INSTRUCTIONS FOR THE TASK -
Start at the line that has "base_plate()" and stop at the line that has "obj.matrix_world = Matrix.Identity(4)". Print those lines and all lines between them exactly, and nothing more.

DATA LINES -
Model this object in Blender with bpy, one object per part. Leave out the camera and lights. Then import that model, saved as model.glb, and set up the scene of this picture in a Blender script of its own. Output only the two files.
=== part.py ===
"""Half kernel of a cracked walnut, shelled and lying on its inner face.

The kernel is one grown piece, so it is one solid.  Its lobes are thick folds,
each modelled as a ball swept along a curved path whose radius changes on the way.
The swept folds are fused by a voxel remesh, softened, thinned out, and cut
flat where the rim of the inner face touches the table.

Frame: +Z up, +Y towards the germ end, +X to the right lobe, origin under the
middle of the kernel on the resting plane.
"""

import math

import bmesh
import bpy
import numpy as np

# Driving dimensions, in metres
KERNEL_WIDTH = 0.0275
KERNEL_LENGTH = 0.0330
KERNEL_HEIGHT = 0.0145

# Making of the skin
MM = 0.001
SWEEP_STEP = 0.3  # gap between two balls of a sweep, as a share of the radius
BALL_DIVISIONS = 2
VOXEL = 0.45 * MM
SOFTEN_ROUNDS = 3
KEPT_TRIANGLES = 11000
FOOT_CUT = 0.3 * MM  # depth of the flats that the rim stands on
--
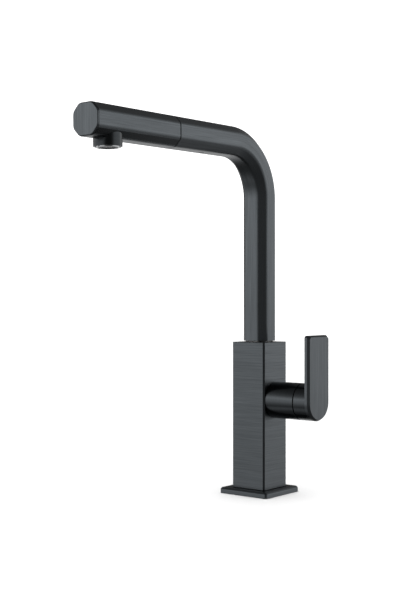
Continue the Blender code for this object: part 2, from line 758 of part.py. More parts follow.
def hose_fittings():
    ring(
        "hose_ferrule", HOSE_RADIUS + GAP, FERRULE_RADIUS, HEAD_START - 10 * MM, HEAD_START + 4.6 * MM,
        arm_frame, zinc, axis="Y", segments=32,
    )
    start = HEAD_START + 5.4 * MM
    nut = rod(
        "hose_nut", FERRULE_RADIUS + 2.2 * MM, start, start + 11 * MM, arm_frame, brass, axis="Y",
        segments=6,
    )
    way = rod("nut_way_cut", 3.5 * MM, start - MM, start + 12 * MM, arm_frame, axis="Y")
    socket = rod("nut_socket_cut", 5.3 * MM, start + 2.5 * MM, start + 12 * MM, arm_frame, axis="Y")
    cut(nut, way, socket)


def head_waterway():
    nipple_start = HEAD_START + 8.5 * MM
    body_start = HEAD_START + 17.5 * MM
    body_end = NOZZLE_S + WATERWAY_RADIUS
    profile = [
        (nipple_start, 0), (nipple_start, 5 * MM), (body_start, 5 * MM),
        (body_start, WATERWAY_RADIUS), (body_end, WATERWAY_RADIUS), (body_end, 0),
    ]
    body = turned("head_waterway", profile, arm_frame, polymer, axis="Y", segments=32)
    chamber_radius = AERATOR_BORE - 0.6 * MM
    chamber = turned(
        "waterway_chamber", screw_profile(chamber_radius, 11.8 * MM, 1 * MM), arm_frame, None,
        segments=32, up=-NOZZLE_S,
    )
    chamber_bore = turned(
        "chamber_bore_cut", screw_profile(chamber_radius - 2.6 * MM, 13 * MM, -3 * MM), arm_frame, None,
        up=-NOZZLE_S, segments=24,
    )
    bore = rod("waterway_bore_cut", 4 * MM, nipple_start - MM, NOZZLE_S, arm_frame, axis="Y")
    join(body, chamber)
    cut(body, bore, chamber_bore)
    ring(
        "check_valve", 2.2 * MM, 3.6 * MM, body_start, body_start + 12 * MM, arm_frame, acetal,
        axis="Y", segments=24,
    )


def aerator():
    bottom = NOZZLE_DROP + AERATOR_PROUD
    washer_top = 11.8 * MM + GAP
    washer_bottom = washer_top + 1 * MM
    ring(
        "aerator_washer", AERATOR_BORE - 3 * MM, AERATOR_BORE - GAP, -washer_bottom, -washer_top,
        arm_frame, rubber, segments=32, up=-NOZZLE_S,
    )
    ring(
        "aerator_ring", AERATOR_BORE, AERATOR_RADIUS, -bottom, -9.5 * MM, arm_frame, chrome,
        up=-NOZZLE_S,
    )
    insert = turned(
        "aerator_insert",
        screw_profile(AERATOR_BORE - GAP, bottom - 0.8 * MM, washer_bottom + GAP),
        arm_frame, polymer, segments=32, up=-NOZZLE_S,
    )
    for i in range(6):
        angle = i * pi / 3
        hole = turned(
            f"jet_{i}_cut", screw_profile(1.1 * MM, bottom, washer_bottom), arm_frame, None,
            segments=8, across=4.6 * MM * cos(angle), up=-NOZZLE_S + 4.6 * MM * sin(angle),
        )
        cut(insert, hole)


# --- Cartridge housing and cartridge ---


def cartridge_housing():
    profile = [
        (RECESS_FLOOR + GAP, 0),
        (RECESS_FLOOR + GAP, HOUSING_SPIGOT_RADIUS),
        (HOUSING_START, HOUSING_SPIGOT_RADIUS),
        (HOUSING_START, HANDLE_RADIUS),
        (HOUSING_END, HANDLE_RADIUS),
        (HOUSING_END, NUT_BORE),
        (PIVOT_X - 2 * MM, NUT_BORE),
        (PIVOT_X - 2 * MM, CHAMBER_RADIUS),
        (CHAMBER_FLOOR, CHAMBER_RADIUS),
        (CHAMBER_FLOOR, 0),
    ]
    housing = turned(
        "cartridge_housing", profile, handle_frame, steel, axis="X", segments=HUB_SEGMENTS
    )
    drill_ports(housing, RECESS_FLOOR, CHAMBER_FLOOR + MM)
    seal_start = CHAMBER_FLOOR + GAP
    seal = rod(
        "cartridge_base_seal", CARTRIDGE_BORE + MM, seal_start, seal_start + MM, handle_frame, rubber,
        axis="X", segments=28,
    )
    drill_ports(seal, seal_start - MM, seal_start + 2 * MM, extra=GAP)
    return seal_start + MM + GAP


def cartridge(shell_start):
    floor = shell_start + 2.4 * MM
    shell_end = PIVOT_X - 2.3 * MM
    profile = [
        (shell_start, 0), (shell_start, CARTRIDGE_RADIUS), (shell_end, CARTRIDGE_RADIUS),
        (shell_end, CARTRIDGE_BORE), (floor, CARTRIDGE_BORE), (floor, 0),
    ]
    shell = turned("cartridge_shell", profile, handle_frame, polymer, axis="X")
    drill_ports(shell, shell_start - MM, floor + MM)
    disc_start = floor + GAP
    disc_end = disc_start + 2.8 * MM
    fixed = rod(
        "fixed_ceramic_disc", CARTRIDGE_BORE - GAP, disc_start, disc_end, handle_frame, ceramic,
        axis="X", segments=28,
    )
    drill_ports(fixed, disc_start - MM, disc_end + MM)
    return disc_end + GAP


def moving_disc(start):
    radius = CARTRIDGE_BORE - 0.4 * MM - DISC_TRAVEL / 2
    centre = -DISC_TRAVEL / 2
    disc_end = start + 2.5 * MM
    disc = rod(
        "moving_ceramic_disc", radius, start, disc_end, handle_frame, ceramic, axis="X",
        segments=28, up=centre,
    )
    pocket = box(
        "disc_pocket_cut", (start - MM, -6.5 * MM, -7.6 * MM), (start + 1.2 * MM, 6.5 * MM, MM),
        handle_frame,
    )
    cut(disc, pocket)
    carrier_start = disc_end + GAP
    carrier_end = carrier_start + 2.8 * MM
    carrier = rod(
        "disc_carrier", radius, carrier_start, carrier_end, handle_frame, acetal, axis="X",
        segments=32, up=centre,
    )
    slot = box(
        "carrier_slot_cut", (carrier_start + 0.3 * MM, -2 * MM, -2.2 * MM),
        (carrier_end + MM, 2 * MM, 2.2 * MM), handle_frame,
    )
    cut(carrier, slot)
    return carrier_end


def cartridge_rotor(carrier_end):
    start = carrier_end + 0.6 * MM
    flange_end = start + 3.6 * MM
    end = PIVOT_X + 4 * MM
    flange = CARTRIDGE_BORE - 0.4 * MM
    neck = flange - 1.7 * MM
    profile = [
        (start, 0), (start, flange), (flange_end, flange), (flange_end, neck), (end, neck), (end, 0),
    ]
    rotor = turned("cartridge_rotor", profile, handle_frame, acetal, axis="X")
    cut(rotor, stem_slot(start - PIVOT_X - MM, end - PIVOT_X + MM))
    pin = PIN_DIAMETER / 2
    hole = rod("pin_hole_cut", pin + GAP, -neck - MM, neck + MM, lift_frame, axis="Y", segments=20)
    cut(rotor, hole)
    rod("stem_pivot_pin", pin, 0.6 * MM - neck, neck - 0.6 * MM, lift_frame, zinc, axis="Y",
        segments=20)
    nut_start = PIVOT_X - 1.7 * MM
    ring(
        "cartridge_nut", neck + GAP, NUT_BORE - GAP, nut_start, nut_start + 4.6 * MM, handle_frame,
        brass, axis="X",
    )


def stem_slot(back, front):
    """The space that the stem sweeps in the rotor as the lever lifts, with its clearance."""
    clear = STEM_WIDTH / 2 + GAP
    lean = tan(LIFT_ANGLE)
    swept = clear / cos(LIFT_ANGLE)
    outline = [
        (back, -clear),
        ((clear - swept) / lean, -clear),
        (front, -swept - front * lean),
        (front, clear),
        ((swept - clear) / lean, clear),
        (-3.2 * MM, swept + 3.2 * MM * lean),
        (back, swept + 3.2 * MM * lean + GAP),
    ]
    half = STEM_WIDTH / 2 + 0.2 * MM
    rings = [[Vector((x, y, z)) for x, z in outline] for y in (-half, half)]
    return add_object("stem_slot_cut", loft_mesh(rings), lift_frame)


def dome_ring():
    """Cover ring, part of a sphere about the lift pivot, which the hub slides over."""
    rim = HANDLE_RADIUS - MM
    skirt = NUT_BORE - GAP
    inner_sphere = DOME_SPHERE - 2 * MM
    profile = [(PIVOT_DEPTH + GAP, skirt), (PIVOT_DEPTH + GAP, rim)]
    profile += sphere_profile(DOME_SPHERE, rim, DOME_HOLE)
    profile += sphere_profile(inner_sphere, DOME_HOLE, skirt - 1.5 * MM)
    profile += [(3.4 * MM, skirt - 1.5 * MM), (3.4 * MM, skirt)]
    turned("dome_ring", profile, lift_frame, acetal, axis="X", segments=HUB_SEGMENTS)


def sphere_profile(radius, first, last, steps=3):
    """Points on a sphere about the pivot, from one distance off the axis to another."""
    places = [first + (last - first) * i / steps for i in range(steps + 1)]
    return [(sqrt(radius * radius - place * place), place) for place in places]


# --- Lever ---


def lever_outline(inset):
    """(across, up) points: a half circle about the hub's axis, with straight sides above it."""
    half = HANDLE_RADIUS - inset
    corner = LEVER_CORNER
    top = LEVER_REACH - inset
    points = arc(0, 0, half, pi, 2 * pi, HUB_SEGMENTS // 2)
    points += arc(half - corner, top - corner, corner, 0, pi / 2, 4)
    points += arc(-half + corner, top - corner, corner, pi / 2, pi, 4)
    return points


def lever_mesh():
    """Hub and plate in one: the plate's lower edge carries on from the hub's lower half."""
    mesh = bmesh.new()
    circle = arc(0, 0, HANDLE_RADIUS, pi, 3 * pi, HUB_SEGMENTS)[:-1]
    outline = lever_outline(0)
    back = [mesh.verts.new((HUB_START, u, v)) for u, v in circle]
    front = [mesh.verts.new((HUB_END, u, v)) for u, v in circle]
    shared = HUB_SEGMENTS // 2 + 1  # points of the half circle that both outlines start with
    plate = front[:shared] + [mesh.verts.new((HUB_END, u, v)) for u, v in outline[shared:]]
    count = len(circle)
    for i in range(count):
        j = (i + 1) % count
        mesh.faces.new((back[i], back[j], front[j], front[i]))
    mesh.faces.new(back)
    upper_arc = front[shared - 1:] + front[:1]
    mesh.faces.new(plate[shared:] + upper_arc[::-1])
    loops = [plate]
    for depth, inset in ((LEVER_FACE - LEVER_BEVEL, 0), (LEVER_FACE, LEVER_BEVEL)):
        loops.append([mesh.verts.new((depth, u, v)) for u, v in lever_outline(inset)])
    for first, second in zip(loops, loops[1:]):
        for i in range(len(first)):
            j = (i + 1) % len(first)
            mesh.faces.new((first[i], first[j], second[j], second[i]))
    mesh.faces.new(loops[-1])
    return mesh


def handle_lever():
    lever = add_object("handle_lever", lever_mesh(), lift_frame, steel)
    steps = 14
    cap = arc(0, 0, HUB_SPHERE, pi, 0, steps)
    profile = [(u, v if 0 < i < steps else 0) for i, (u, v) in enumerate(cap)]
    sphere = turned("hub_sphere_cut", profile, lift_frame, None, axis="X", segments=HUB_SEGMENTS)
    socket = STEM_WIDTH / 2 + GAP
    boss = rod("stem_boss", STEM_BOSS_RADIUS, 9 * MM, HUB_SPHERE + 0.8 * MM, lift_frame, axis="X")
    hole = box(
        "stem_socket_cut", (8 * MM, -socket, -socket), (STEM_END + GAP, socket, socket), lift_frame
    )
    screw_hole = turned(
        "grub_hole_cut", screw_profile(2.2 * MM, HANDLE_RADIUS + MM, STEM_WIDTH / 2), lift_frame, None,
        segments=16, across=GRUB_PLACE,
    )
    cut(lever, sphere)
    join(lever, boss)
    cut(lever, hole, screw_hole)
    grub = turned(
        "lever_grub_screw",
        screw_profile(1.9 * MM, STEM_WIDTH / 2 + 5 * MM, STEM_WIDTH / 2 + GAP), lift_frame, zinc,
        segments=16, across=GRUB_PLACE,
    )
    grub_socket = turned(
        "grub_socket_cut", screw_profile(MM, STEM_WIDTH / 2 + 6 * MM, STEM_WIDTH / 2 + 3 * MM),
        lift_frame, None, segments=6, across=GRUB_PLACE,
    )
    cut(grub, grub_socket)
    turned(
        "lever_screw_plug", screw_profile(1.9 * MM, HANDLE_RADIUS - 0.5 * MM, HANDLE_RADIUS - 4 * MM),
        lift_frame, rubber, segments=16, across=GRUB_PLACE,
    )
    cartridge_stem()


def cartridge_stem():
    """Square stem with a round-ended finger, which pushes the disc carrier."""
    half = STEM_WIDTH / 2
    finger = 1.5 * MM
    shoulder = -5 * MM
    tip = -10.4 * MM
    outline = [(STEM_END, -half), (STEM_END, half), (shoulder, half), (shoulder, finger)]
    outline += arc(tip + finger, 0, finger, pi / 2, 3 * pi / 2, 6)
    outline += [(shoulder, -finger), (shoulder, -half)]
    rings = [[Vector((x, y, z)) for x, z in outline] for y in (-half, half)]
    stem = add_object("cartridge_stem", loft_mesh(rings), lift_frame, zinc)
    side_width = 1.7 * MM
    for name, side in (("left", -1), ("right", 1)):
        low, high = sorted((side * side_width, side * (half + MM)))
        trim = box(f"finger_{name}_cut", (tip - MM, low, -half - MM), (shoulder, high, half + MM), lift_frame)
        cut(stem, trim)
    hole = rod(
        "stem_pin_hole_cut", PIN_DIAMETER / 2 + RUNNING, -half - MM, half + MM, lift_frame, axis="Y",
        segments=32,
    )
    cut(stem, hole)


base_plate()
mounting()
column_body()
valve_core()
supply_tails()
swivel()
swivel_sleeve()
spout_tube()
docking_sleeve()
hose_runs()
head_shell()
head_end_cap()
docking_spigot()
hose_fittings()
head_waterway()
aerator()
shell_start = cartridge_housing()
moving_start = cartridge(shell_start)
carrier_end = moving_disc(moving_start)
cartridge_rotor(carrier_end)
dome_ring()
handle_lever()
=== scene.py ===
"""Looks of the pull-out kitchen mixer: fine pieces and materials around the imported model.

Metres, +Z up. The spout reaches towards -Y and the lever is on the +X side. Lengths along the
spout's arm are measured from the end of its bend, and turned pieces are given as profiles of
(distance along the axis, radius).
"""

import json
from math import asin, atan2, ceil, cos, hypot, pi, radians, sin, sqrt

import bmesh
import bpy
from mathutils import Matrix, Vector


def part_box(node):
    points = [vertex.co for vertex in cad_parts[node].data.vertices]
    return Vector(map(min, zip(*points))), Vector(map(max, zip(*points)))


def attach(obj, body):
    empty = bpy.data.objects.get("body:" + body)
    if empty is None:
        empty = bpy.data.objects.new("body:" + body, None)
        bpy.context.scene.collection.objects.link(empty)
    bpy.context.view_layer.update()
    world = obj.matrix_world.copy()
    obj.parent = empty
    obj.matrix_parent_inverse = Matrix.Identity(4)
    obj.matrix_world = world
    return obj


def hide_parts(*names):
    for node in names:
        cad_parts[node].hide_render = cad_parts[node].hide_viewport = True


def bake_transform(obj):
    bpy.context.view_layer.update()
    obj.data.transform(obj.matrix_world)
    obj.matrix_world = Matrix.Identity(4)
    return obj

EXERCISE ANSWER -
base_plate()
mounting()
column_body()
valve_core()
supply_tails()
swivel()
swivel_sleeve()
spout_tube()
docking_sleeve()
hose_runs()
head_shell()
head_end_cap()
docking_spigot()
hose_fittings()
head_waterway()
aerator()
shell_start = cartridge_housing()
moving_start = cartridge(shell_start)
carrier_end = moving_disc(moving_start)
cartridge_rotor(carrier_end)
dome_ring()
handle_lever()
=== scene.py ===
"""Looks of the pull-out kitchen mixer: fine pieces and materials around the imported model.

Metres, +Z up. The spout reaches towards -Y and the lever is on the +X side. Lengths along the
spout's arm are measured from the end of its bend, and turned pieces are given as profiles of
(distance along the axis, radius).
"""

import json
from math import asin, atan2, ceil, cos, hypot, pi, radians, sin, sqrt

import bmesh
import bpy
from mathutils import Matrix, Vector


def part_box(node):
    points = [vertex.co for vertex in cad_parts[node].data.vertices]
    return Vector(map(min, zip(*points))), Vector(map(max, zip(*points)))


def attach(obj, body):
    empty = bpy.data.objects.get("body:" + body)
    if empty is None:
        empty = bpy.data.objects.new("body:" + body, None)
        bpy.context.scene.collection.objects.link(empty)
    bpy.context.view_layer.update()
    world = obj.matrix_world.copy()
    obj.parent = empty
    obj.matrix_parent_inverse = Matrix.Identity(4)
    obj.matrix_world = world
    return obj


def hide_parts(*names):
    for node in names:
        cad_parts[node].hide_render = cad_parts[node].hide_viewport = True


def bake_transform(obj):
    bpy.context.view_layer.update()
    obj.data.transform(obj.matrix_world)
    obj.matrix_world = Matrix.Identity(4)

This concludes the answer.